> **REQUIREMENTS**
A precise retyping is required of every line from the one containing "Turn this picture" down to the one containing "a level spot.", both included, and of no other line.

Dataset records
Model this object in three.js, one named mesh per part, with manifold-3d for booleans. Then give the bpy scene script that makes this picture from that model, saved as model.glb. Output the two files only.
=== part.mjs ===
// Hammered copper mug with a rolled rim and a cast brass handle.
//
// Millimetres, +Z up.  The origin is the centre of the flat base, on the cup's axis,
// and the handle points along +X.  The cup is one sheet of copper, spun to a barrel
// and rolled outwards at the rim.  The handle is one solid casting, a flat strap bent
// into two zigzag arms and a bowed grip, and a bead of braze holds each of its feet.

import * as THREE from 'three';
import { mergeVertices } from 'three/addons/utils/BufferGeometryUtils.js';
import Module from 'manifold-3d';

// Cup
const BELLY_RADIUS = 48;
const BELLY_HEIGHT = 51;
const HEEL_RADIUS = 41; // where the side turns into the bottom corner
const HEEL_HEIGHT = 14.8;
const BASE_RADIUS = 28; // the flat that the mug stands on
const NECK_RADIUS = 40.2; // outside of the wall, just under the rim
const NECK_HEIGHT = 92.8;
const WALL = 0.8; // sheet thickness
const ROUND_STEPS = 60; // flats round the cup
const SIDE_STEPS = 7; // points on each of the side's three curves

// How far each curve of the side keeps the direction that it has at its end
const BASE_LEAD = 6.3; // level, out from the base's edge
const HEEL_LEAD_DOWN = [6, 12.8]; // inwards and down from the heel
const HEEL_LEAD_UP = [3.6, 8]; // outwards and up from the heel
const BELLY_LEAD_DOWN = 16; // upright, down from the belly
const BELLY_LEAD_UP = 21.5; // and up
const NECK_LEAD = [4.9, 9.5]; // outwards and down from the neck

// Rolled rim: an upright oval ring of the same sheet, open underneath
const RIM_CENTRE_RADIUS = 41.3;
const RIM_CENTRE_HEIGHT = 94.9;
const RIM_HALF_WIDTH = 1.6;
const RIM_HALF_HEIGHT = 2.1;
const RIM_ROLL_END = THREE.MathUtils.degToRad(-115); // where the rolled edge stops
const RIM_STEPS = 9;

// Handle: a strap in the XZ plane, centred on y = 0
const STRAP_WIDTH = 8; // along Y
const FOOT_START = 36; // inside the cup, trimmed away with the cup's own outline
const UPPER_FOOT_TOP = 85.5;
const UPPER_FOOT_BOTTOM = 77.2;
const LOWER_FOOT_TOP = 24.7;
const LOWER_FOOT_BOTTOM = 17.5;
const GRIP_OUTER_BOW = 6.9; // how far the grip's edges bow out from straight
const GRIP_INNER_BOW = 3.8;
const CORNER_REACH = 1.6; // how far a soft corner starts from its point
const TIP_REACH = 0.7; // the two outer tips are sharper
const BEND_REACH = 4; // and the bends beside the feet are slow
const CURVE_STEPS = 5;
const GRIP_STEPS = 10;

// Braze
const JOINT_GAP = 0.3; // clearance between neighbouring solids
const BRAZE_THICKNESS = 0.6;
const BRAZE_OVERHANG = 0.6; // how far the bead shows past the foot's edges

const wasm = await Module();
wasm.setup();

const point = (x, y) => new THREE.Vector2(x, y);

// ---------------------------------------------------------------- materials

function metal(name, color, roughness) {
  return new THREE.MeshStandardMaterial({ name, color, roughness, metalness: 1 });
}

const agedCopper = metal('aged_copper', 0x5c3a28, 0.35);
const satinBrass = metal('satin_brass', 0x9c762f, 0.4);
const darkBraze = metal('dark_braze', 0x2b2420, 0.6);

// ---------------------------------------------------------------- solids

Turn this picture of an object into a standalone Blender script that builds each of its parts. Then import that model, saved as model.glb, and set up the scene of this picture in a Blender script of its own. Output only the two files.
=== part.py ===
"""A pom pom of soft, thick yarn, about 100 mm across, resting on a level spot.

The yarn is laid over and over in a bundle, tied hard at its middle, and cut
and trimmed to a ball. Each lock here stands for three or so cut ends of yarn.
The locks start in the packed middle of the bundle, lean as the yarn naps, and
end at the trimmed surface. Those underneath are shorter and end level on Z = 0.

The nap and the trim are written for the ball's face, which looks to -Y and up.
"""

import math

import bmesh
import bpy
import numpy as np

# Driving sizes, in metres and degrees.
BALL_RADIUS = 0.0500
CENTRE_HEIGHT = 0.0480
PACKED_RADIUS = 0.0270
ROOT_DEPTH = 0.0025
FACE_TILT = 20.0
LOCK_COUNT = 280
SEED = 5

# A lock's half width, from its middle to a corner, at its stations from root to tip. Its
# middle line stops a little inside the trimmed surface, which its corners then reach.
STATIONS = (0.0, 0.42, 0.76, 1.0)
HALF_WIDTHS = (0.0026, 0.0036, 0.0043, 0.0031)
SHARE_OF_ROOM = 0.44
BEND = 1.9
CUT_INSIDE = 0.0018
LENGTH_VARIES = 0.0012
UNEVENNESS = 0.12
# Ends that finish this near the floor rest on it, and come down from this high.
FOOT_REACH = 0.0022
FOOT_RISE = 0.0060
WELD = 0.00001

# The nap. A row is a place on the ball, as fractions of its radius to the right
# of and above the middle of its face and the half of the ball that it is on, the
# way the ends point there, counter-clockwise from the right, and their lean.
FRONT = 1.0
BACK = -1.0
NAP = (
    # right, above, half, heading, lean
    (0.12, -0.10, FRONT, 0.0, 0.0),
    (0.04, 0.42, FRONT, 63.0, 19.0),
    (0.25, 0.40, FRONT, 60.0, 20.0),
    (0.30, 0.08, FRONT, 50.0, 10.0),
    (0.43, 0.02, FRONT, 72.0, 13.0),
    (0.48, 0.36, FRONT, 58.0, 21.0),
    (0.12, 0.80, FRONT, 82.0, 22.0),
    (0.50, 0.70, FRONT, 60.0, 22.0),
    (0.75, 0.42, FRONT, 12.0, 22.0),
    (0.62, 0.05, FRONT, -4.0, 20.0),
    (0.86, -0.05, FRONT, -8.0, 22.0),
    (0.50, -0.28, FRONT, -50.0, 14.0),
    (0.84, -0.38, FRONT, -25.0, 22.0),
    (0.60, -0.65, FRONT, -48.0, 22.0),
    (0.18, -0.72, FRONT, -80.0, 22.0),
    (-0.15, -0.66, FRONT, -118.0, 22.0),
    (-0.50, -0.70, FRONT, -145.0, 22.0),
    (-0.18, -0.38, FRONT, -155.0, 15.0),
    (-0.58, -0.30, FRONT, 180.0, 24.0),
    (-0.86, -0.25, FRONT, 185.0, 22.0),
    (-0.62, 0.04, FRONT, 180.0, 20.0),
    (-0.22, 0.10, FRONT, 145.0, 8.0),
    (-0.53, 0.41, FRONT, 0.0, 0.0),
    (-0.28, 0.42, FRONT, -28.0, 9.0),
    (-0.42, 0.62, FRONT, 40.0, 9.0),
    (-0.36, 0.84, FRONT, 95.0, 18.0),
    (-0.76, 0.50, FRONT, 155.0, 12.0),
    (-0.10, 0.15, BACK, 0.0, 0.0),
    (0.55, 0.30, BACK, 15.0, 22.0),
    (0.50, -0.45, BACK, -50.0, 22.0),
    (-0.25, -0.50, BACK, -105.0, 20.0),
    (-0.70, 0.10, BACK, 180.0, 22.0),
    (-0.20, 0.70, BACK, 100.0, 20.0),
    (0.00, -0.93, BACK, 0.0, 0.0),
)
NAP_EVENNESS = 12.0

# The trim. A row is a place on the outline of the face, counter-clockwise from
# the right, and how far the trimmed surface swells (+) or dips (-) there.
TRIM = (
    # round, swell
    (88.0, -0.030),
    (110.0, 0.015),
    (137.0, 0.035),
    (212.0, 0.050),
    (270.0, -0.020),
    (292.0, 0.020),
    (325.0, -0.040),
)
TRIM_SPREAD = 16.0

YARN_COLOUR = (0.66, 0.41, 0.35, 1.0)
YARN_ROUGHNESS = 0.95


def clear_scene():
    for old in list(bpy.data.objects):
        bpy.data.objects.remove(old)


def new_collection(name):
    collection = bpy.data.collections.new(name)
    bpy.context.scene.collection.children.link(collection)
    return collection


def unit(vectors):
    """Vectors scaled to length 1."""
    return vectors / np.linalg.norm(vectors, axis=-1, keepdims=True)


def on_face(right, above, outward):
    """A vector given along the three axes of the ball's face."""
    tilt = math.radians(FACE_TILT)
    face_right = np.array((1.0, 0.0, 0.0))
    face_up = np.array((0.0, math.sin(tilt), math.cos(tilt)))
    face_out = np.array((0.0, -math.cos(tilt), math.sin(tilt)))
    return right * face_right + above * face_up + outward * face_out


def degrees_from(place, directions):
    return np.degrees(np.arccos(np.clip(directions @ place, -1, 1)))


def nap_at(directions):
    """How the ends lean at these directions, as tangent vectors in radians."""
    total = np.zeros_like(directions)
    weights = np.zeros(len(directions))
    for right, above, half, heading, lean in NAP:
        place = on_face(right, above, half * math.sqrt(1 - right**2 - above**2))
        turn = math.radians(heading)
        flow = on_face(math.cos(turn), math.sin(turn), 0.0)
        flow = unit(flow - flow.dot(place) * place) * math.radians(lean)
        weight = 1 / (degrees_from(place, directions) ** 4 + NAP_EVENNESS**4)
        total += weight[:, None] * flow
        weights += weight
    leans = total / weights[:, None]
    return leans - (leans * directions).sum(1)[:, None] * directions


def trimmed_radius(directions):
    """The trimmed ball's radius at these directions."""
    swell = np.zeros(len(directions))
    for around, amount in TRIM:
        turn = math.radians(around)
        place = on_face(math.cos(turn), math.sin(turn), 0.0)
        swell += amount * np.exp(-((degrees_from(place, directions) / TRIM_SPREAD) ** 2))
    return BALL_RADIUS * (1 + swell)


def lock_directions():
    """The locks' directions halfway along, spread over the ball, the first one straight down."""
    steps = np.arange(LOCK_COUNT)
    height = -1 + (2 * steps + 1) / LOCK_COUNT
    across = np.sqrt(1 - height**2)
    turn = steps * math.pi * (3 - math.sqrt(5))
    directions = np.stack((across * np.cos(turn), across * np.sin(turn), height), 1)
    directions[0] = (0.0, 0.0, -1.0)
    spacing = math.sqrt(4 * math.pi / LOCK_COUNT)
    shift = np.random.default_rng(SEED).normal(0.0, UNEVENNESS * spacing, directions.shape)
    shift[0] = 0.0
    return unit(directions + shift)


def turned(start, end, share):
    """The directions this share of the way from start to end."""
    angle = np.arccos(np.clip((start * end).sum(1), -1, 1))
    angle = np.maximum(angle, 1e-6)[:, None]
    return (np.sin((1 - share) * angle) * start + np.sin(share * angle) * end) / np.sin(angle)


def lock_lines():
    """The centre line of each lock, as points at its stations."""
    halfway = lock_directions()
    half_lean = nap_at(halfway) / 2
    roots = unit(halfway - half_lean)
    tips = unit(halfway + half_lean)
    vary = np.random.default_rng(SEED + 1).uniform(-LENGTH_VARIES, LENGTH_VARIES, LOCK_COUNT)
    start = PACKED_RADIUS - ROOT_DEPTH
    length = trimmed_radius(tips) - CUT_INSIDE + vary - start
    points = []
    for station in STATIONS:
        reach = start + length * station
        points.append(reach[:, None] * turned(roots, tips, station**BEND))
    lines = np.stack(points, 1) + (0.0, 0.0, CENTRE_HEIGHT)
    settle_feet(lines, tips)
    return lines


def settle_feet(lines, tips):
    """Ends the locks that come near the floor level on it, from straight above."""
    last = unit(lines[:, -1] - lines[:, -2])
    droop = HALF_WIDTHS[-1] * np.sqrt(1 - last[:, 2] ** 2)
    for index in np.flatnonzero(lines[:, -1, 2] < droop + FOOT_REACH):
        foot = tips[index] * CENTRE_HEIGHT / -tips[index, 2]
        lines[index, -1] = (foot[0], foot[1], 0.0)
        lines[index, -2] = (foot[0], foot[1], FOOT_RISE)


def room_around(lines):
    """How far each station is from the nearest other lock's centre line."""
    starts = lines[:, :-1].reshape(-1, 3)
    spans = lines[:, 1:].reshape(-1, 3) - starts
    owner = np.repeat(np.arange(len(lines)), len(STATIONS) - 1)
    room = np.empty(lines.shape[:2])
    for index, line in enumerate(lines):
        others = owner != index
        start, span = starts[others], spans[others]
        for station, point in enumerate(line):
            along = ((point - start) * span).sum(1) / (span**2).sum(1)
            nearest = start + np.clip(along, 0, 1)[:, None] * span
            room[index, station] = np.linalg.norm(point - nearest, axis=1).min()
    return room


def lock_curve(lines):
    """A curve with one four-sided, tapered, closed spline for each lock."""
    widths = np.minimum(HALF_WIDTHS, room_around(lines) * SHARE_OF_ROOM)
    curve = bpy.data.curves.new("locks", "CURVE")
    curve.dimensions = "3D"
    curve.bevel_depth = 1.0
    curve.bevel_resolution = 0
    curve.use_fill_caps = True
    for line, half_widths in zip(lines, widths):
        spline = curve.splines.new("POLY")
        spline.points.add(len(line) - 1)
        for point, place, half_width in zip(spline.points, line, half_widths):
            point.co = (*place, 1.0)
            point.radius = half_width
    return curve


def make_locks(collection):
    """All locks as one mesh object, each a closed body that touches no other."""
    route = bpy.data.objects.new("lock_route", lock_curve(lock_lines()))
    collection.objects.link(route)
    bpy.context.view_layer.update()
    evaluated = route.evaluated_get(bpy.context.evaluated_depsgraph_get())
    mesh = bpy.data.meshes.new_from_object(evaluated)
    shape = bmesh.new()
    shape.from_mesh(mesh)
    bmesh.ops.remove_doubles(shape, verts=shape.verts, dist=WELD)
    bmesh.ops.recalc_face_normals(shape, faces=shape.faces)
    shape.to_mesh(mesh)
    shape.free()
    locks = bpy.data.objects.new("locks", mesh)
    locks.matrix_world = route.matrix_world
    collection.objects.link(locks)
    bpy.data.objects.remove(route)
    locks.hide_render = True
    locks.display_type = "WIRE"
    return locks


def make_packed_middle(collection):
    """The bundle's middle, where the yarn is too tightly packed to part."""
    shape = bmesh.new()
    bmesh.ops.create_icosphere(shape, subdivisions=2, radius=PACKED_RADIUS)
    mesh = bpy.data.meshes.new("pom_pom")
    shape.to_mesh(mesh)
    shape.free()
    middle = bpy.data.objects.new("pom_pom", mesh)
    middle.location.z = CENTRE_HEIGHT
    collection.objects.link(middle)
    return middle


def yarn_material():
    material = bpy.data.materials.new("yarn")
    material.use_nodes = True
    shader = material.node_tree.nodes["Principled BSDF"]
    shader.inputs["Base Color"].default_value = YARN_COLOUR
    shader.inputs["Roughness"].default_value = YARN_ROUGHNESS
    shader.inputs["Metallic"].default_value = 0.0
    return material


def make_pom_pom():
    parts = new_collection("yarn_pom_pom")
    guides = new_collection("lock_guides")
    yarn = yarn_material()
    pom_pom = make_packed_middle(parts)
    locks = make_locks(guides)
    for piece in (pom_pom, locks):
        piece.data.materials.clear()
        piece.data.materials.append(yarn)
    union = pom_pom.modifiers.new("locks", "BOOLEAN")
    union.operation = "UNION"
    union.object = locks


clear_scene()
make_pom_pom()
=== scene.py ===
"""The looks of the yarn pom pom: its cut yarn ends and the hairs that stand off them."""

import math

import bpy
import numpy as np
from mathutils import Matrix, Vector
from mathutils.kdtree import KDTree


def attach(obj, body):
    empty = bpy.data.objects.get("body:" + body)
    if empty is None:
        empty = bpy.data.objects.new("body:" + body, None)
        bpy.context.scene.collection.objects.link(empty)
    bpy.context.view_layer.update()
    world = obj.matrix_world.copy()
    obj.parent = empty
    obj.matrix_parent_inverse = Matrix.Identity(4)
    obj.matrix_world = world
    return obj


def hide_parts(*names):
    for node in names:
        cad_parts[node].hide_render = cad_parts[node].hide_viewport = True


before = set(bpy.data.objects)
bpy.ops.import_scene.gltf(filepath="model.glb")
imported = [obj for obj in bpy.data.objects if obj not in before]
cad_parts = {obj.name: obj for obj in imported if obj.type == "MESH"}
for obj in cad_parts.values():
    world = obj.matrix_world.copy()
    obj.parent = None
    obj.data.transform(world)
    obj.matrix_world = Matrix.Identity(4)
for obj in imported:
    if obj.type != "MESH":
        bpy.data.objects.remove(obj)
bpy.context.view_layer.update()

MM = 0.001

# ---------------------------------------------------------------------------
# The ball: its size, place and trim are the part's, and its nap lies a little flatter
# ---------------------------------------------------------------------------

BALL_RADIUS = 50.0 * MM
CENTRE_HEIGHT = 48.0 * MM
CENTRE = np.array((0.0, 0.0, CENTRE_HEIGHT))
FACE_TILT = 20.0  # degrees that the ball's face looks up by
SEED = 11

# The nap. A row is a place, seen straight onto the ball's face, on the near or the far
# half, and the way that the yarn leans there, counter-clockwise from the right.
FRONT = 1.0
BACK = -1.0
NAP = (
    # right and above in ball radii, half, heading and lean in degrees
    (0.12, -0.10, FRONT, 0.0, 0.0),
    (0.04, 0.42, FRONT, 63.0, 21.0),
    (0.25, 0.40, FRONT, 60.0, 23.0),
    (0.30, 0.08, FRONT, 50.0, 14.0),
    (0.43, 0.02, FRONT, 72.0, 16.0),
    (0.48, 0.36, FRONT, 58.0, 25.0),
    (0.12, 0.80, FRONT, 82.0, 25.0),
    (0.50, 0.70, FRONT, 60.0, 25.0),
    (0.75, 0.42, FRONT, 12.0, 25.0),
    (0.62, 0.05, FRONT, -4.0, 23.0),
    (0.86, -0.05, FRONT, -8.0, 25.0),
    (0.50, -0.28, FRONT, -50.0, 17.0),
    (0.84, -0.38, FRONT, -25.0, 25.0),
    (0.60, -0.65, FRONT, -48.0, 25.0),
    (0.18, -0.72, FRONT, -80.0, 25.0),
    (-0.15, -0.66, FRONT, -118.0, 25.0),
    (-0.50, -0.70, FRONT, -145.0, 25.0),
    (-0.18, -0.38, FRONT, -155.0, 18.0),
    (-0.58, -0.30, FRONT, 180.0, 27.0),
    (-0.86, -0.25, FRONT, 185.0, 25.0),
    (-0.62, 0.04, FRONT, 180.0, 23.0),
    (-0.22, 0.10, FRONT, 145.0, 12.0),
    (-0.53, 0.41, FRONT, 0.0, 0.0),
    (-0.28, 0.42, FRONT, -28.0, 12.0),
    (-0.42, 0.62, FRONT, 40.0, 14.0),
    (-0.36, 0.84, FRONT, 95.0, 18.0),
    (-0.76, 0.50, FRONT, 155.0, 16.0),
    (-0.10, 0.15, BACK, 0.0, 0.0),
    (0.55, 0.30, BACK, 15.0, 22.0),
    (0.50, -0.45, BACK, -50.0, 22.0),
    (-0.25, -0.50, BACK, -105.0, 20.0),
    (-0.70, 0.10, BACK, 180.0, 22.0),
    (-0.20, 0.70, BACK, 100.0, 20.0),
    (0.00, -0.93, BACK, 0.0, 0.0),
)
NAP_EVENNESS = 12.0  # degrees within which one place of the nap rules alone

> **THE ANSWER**
Turn this picture of an object into a standalone Blender script that builds each of its parts. Then import that model, saved as model.glb, and set up the scene of this picture in a Blender script of its own. Output only the two files.
=== part.py ===
"""A pom pom of soft, thick yarn, about 100 mm across, resting on a level spot.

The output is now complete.